Maha Patih Majapahit pada saat itu adalah Maha Patih Arya
Tadah sedang sakit-sakitan sehingga tidak mampu meredam pemberontakan. Ratu
Tribhuana Wijayatunggadewi kemudian memerintahkan Arya Kembar sebagai komandan
Bhayangkara untuk mengirim pasukan Bhayangkara guna meredam pemberontakan itu.
Namun Arya Kembar tidak menggubris perintah Ratu Majapahit tersebut. Arya
Kembar hanya mengirim pasukan dalam jumlah yang tidak lebih dari seratus orang,
bahkan ia tidak turun langsung bersama pasukan Bhayangkara.
Selain itu pasukan yang dikirimnya merupakan pasukan muda
yang baru menjadi pasukan Bhayangkara. Arya Kembar juga dengan seenaknya
menunjuk Gajah Mada menjadi Bekel untuk memimpin pasukan Bhayangkara yang masih
amatiran itu untuk memadamkan pemberontakan di Sadeng dan Keta. Gajah Mada
sebelum pergi ke Sadeng dan Keta sempat meminta izin Maha Patih Arya Tadah yang
sedang sakit. Maha Patih Arya Tadah melaporkan hal itu kepada Ratu Tribhuana
Wijayatunggadewi bahwa Arya Kembar telah mengirim pasukan yang belum
berpengalaman ke Sadeng dan Keta yang di pimpin oleh prajurit muda bernama
Gajah Mada. Ratu Tribhuana Wijayatunggadewi sangat murka. Ia kemudian memimpin
pasukan Majapahit menuju Sadeng dan Keta bersama sepupunya Adityawarman.

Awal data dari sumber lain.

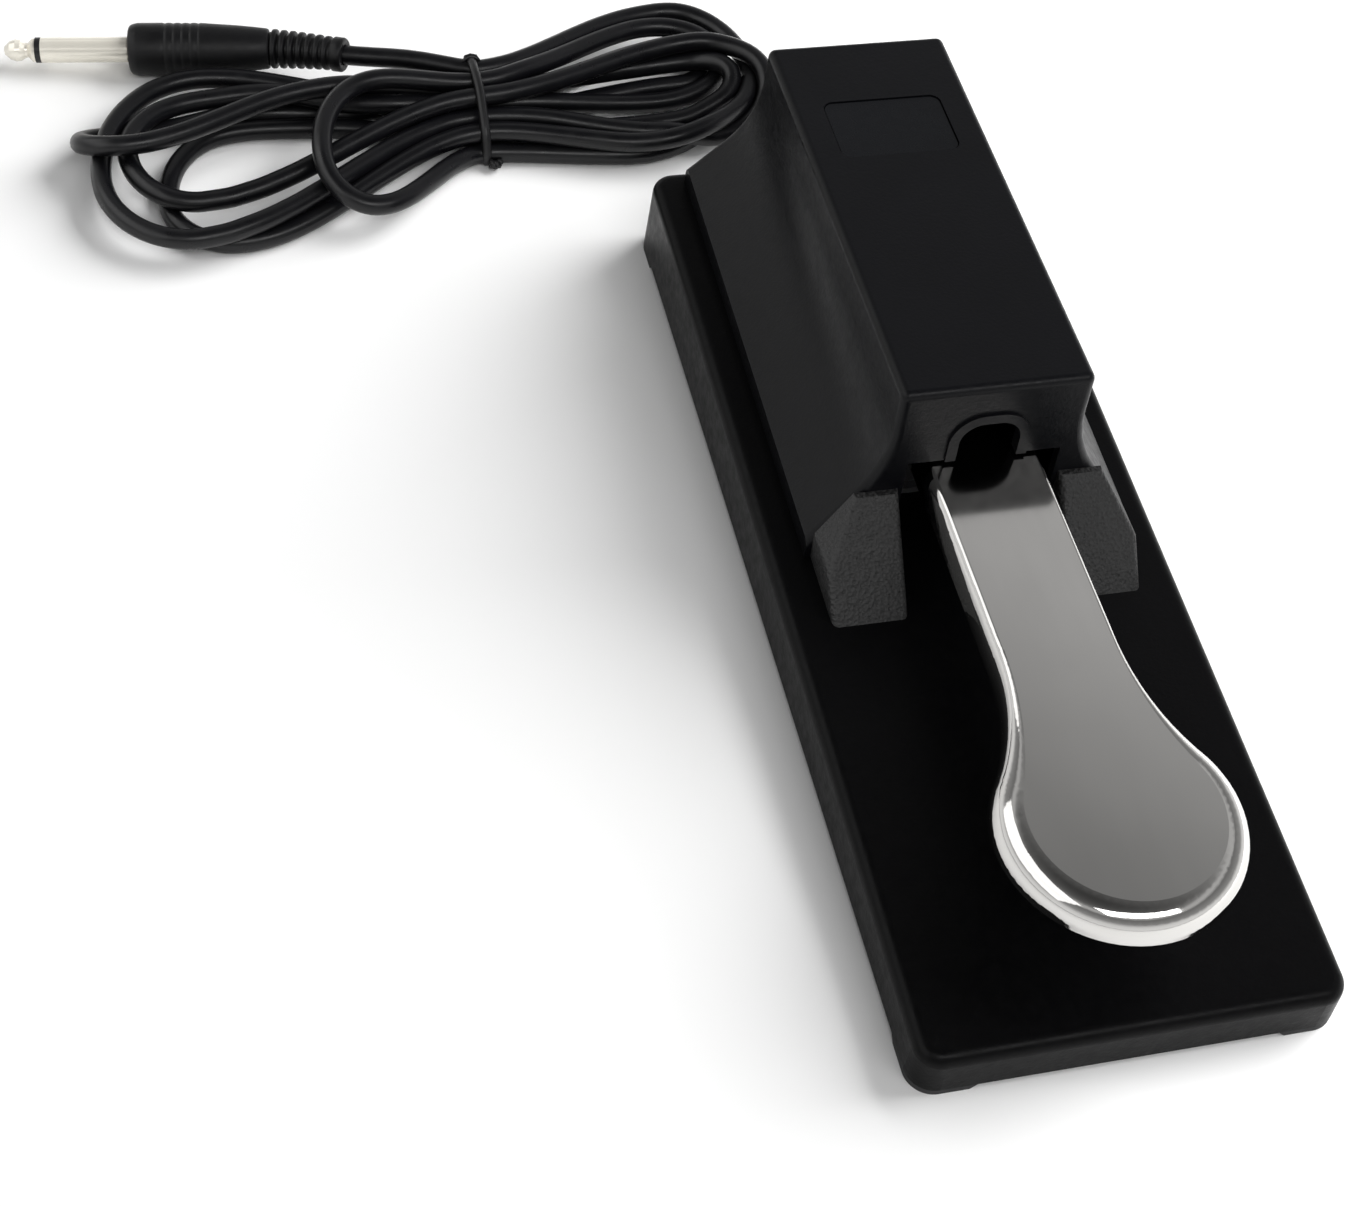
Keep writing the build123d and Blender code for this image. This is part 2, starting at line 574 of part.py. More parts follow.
def inner_wire(terminal, end_x, end_z):
    """One insulated wire from the cord's end to a terminal of the switch."""
    start = (CORD_X + end_x, CORD_INNER_Y, CORD_Z + end_z)
    points = [
        start,
        (CORD_X + end_x, CORD_INNER_Y - 6, CORD_Z + end_z),
        (0.6 * CORD_X, TERMINAL_END + 4, TERMINAL_Z[terminal] + 0.5),
        (0, TERMINAL_END - 0.5, TERMINAL_Z[terminal] + 0.4 + WIRE_R),
    ]
    path = FilletPolyline(*points, radius=[2.2, 2.0])
    return sweep(Plane(origin=path @ 0, z_dir=path % 0) * Circle(WIRE_R), path=path)


def cord_inner():
    """The cord's stretch through the clamp and the strain relief."""
    return rod((CORD_X, CORD_INNER_Y, CORD_Z), (CORD_X, RELIEF_END_Y, CORD_Z), CORD_R)


def cord_clamp():
    """A saddle that grips the cord inside the housing."""
    x0, x1 = CORD_X - 8.0, CORD_X + 8.0
    saddle = block(x0, x1, 103.0, 108.0, 5, CORD_Z + CORD_R + 2)
    saddle = fillet(saddle.edges().filter_by(Axis.Y).group_by(Axis.Z)[-1], 2.0)
    saddle -= rod((CORD_X, 90, CORD_Z), (CORD_X, 120, CORD_Z), CORD_R)
    for x in (CORD_X - 5.6, CORD_X + 5.6):
        saddle -= rod((x, 105.5, 22), (x, 105.5, 40), M2)
    return above_base(saddle)


def clamp_screws():
    z = CORD_Z + CORD_R + 2
    screws = [pan_head_screw(x, 105.5, z, 8, M2, up=False) for x in (CORD_X - 5.6, CORD_X + 5.6)]
    return Compound(children=screws)


def rear_wall_y(z, inset=0.0):
    """Where the housing's rear wall is, at a height."""
    foot_z = top_z(HOUSE_REAR_Y)
    return HOUSE_REAR_Y - inset - HOUSE_LEAN_REAR * (z - foot_z) / (HOUSE_TOP_FRONT - foot_z)


def strain_relief():
    """A rubber bush clipped in the rear wall, with a ribbed, tapering tail."""
    outer_y, inner_y = rear_wall_y(CORD_Z), rear_wall_y(CORD_Z, HOUSE_WALL)
    tail_start = outer_y + 2.2

    def ring(y0, y1, r0, r1=None):
        if r1 is None:
            return rod((CORD_X, y0, CORD_Z), (CORD_X, y1, CORD_Z), r0)
        cone = Cone(r0, r1, y1 - y0, align=(Align.CENTER, Align.CENTER, Align.MIN))
        return Pos(CORD_X, y0, CORD_Z) * Rot(-90, 0, 0) * cone

    relief = ring(inner_y - 2.0, inner_y - 0.5, 5.6)
    relief += ring(inner_y - 0.6, outer_y + 0.6, RELIEF_NECK_R)
    relief += ring(outer_y + 0.5, tail_start, 5.8)
    relief += ring(tail_start - 0.1, RELIEF_END_Y, 4.9, 3.3)
    for i in range(4):
        y = tail_start + 2.0 + 2.9 * i
        relief -= ring(y, y + 1.2, 8) - ring(y, y + 1.2, 3.1)
    return relief - ring(95, 140, CORD_R)


# ---------------------------------------------------------------- cord, outside


def corner_radii(points):
    """For each corner of a route, the largest radius that its two runs allow."""
    radii = []
    for a, b, c in zip(points, points[1:], points[2:]):
        before, after = Vector(*b) - Vector(*a), Vector(*c) - Vector(*b)
        half_turn = radians(before.get_angle(after)) / 2
        radii.append(0.45 * min(before.length, after.length) / tan(half_turn))
    return radii


def cord_tube():
    radii = corner_radii(CORD_POINTS)
    print("cord radii", [round(r, 1) for r in radii])
    path = FilletPolyline(*CORD_POINTS, radius=radii)
    tube = sweep(Plane(origin=path @ 0, z_dir=path % 0) * Circle(CORD_R), path=path)
    print("cord tube volume", round(tube.volume, 1), "section x length", round(pi * CORD_R**2 * path.length, 1))
    return tube


def lobe(x, y, half_x, half_y, height):
    return Pos(x, y, 0) * extrude(Ellipse(half_x, half_y), height)


def cord_hank():
    """The tied hank's outer shape: two fanned ends joined by the tied waist, and the plug's lead."""
    hank = lobe(*HANK_LEFT) + lobe(*HANK_RIGHT)
    hank += block(WAIST_X0, WAIST_X1, WAIST_Y0, WAIST_Y1, 0, WAIST_H)
    hank += rod(BOOT_END, TAIL_END, CORD_R)
    end_x, end_y, end_z = CORD_POINTS[-1]
    hank -= block(end_x, 20, end_y - 5, end_y + 6, -1, end_z + 6)
    groove = block(TIE_X - TIE_W / 2, TIE_X + TIE_W / 2, 130, 200, -5, 60)
    waist = block(TIE_X - 9, TIE_X + 9, WAIST_Y0 + TIE_T, WAIST_Y1 - TIE_T, TIE_T, WAIST_H - TIE_T)
    return hank - (groove - waist)


def cord_tie():
    """A thin twist tie round the waist, with its twisted ends on top."""
    x0, x1 = TIE_X - TIE_W / 2, TIE_X + TIE_W / 2
    band = block(x0, x1, WAIST_Y0, WAIST_Y1, 0, WAIST_H)
    band -= block(x0 - 1, x1 + 1, WAIST_Y0 + TIE_T, WAIST_Y1 - TIE_T, TIE_T, WAIST_H - TIE_T)
    knot = rod((TIE_X, WAIST_Y1 - 5, WAIST_H + 0.4), (TIE_X, WAIST_Y1 + 1.5, WAIST_H + 0.4), 1.3)
    return band + knot


# ---------------------------------------------------------------- plug


def plug_axis():
    """The plug's frame: local z runs from its tip back along the barrel."""
    tip, back = Vector(*PLUG_TIP_END), Vector(*PLUG_BACK)
    return Plane(origin=tip, z_dir=back - tip)


def turned(points):
    """A solid turned about the plug's axis from (radius, distance) points."""
    outline = make_face(Polyline(*points, close=True))
    solid = revolve(Plane.XZ * outline, Axis.Z)
    return plug_axis().location * solid


def plug_tip():
    """The ball tip, its neck and the core that carries it."""
    points = [(0, 0), (1.1, 0.25), (2.3, 1.6), (2.75, 3.1), (2.6, 4.3), (1.9, 5.4), (1.75, 6.0)]
    points += [(2.9, 7.2), (2.9, 8.0), (0.8, 8.0), (0.8, 26.0), (0, 26.0)]
    return turned(points)


def plug_insulator():
    return turned([(0.8, 8.0), (PLUG_R, 8.0), (PLUG_R, 9.4), (1.6, 9.4), (1.6, 26.0), (0.8, 26.0)])


def plug_sleeve():
    front, back = PLUG_LEN - 0.5, PLUG_LEN + 2
    return turned([(1.6, 9.4), (PLUG_R, 9.4), (PLUG_R, front), (2.8, front), (2.8, back), (1.6, back)])


def plug_barrel():
    """The moulded grip, rounded at its front and tapering towards the boot."""
    length = (Vector(*PLUG_BACK) - Vector(*PLUG_TIP_END)).length
    front = PLUG_LEN
    points = [(2.8, front), (5.6, front), (6.2, front + 0.7), (BARREL_R, front + 2.0)]
    points += [(BARREL_R, front + 20), (5.0, length), (0, length), (0, front + 2), (2.8, front + 2)]
    return turned(points)


def plug_boot():
    """The ribbed strain relief behind the barrel, bent towards the cord."""
    back, end = Vector(*PLUG_BACK), Vector(*BOOT_END)
    along = (end - back).normalized()
    length = (end - back).length
    place = Plane(origin=back, z_dir=along).location
    core = Cone(4.0, 3.6, length - 3, align=(Align.CENTER, Align.CENTER, Align.MIN))
    boot = place * core
    ribs, pitch = 6, (length - 4.5) / 6
    for i in range(ribs):
        radius = 4.9 - 0.12 * i
        boot += place * Pos(0, 0, 0.6 + pitch * i) * extrude(Circle(radius), pitch * 0.55)
    collar = place * Pos(0, 0, length - 3.6) * extrude(Circle(4.3), 3.6)
    return (boot + collar) - plug_barrel()


# ---------------------------------------------------------------- fasteners


def base_screws():
    z = PLATE_BOTTOM
    screws = [pan_head_screw(x, y, z, top_z(y) - BASE_WALL - 1 - z, M3) for x, y in BASE_SCREWS]
    return Compound(children=screws)


def screws_from_below(places, into):
    """Screws with their heads under the base's top wall."""
    screws = []
    for x, y in places:
        head = top_z(y) - BASE_WALL - 0.15
        screws.append(pan_head_screw(x, y, head, BASE_WALL + into, M3))
    return Compound(children=screws)


def chassis_screws():
    """Screws down through the chassis floor into nuts under the base's top wall."""
    screws = []
    for x, y in CHASSIS_SCREWS:
        z = top_z(y) + CHASSIS_T + 0.1
        screws.append(pan_head_screw(x, y, z, 8, M3, up=False))
    return Compound(children=screws)


def chassis_nuts():
    nuts = []
    for x, y in CHASSIS_SCREWS:
        z = top_z(y) - BASE_WALL - 2.5
        nut = Pos(x, y, z) * extrude(RegularPolygon(3.0, 6), 2.3)
        nuts.append(nut - rod((x, y, 0), (x, y, 40), M3))
    return Compound(children=nuts)


# ---------------------------------------------------------------- build


def build():
    os.makedirs("parts", exist_ok=True)
    save("base_shell", base_shell())
    save("base_plate", base_plate())
    for side_name, side in (("left", -1), ("right", 1)):
        for end_name, end in (("front", -1), ("rear", 1)):
            save(f"foot_{end_name}_{side_name}", foot(side, end))
    save("housing_shell", housing_shell())
    save("label_plate", label_plate())
    right_guide = guide_block()
    save("guide_block_right", right_guide)
    save("guide_block_left", mirrored(right_guide))
    save("pedal_plate", pedal_plate())
    save("pivot_pin", pivot_pin())
    save("pin_clips", pin_clips())
    save("chassis_bracket", chassis_bracket())
    save("pivot_bush_left", pivot_bush(-1))
    save("pivot_bush_right", pivot_bush(1))
    save("up_stop_pad", up_stop_pad())
    save("down_stop_pad", down_stop_pad())
    save("spring_seat", spring_seat())
    save("return_spring", return_spring())
    save("switch_bracket", switch_bracket())
    save("switch_body", switch_body())
    save("switch_button", switch_button())
    save("switch_lever", switch_lever())
    save("lever_pin", lever_pin())
    save("switch_terminals", switch_terminals())
    save("wire_signal", inner_wire(2, -0.9, 0.4))
    save("wire_ground", inner_wire(0, 0.9, -0.4))
    save("cord_inner", cord_inner())
    save("cord_clamp", cord_clamp())
    save("clamp_screws", clamp_screws())
    save("strain_relief", strain_relief())
    save("cord_tube", cord_tube())
    save("cord_hank", cord_hank())
    save("cord_tie", cord_tie())
    save("plug_tip", plug_tip())
    save("plug_insulator", plug_insulator())
    save("plug_sleeve", plug_sleeve())
    save("plug_barrel", plug_barrel())
    save("plug_boot", plug_boot())
    save("base_screws", base_screws())
    save("housing_screws", screws_from_below(HOUSE_SCREWS, 8.0))
    save("guide_screws", screws_from_below(GUIDE_SCREWS, 6.0))
    save("chassis_screws", chassis_screws())
    save("chassis_nuts", chassis_nuts())


build()
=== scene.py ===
"""Sustain pedal: its cord in a tied hank, its plug, materials, light and camera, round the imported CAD.

Metres, in the CAD's frame: +X to the right, +Y to the rear, +Z up, the floor at z = 0.
"""

import json
import math

import bpy
import numpy as np
from mathutils import Matrix, Vector

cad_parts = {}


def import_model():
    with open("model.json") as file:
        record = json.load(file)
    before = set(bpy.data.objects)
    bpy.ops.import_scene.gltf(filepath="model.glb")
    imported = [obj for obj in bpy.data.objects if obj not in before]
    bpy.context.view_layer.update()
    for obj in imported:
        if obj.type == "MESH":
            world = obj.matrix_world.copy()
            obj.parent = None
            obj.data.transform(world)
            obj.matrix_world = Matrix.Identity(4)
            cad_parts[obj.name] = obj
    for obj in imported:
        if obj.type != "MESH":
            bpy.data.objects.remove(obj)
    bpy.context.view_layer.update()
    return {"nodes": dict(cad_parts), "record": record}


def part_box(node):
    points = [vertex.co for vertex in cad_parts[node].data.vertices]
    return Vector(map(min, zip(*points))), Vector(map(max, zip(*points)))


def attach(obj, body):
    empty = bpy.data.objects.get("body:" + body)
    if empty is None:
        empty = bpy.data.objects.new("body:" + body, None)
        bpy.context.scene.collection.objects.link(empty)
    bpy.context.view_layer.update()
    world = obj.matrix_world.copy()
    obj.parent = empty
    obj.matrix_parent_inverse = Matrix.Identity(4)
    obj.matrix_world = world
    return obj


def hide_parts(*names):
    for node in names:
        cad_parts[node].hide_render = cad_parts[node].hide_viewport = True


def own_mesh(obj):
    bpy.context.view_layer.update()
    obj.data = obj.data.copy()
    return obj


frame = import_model()
NODES = frame["nodes"]
MM = 0.001

# ---------------------------------------------------------------- materials


def new_material(name, base, rough, metallic=0.0, specular=0.5):
    """A Principled material with its constants on its own sockets; the rest is added to it."""
    mat = bpy.data.materials.new(name)
    mat.use_nodes = True
    shader = mat.node_tree.nodes["Principled BSDF"]
    shader.inputs["Base Color"].default_value = (*base, 1)
    shader.inputs["Roughness"].default_value = rough
    shader.inputs["Metallic"].default_value = metallic
    shader.inputs["Specular IOR Level"].default_value = specular
    return mat, shader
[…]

Namun sesampainya di Sadeng dan Keta, ternyata
pemberontakan berhasil di taklukkan oleh Gajah Mada bersama pasukan
amatirannya. Dan ketika peristiwa pemberontakan di Sadeng dan Keta inilah, Ratu
Tribhuana Wijayatunggadewi akhirnya mengenal Gajah Mada. Ia pun jatuh hati
kepada Gajah Mada yang umurnya jauh lebih muda darinya itu. Kelincahan Gajah
Mada memimpin pasukan Bhayangkara menumpas pemberontakan di Sadeng dan Keta
telah menarik perhatian Ratu Tribhuana Wijayatunggadewi.